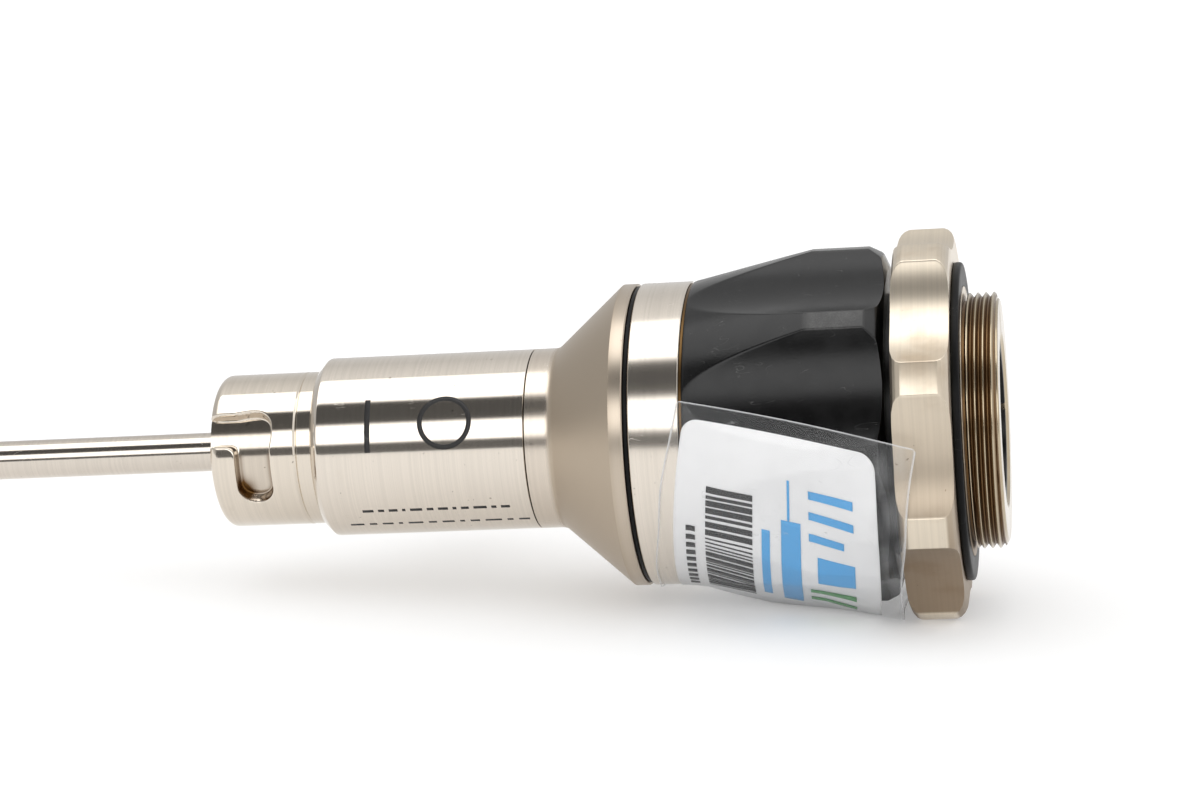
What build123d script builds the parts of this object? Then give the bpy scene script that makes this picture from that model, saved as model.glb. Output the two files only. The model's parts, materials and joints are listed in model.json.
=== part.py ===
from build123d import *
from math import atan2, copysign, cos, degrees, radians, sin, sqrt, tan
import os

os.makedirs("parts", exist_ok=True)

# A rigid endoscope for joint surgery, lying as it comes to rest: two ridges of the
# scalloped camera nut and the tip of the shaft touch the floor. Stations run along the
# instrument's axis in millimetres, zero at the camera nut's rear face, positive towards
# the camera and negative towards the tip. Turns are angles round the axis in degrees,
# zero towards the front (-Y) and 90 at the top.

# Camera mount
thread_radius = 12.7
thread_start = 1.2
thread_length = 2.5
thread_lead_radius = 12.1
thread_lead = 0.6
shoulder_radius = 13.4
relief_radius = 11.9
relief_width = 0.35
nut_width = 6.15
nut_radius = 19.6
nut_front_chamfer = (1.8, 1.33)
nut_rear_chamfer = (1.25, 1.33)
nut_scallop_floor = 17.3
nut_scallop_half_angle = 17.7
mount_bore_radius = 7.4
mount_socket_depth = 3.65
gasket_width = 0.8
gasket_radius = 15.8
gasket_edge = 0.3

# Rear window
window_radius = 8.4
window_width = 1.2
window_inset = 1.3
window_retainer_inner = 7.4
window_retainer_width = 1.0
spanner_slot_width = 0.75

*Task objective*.
Each line from the top of the material above through the line with "# zero towards" must be echoed exactly, and no other line.

*Solution for this exercise*.
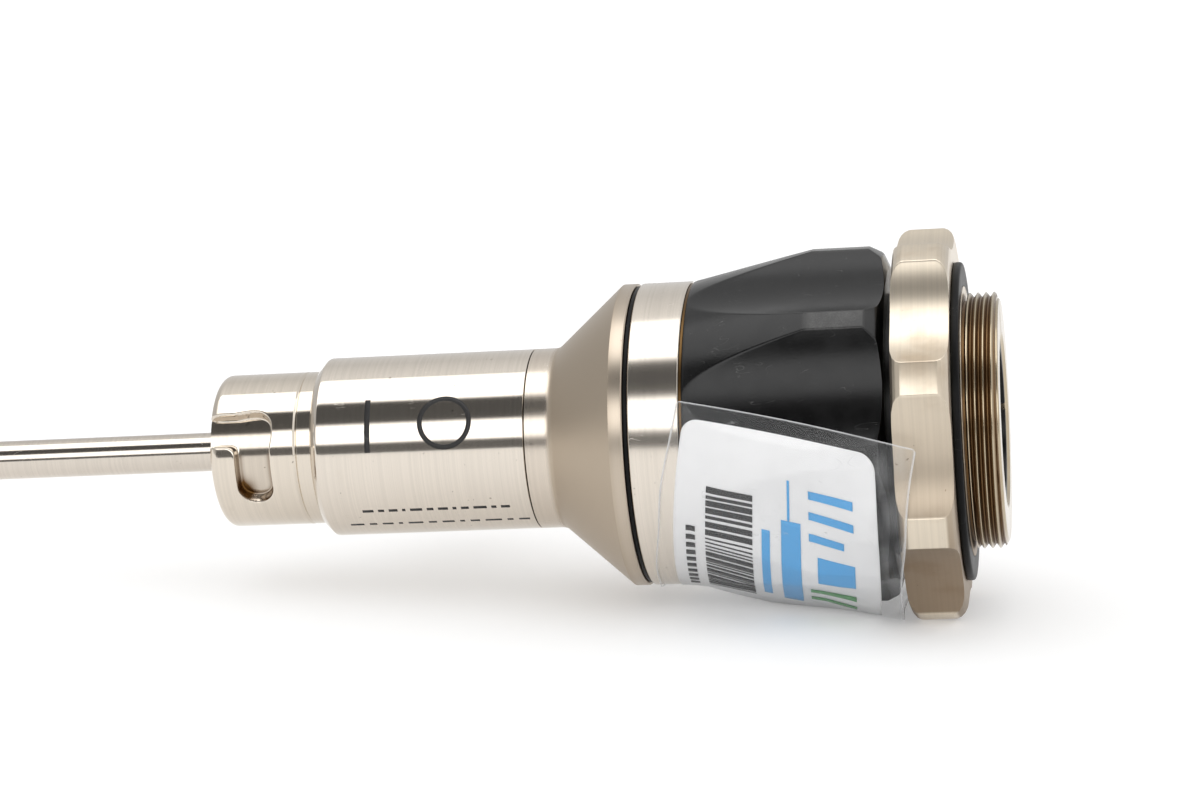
What build123d script builds the parts of this object? Then give the bpy scene script that makes this picture from that model, saved as model.glb. Output the two files only. The model's parts, materials and joints are listed in model.json.
=== part.py ===
from build123d import *
from math import atan2, copysign, cos, degrees, radians, sin, sqrt, tan
import os

os.makedirs("parts", exist_ok=True)

# A rigid endoscope for joint surgery, lying as it comes to rest: two ridges of the
# scalloped camera nut and the tip of the shaft touch the floor. Stations run along the
# instrument's axis in millimetres, zero at the camera nut's rear face, positive towards
# the camera and negative towards the tip. Turns are angles round the axis in degrees,
# zero towards the front (-Y) and 90 at the top.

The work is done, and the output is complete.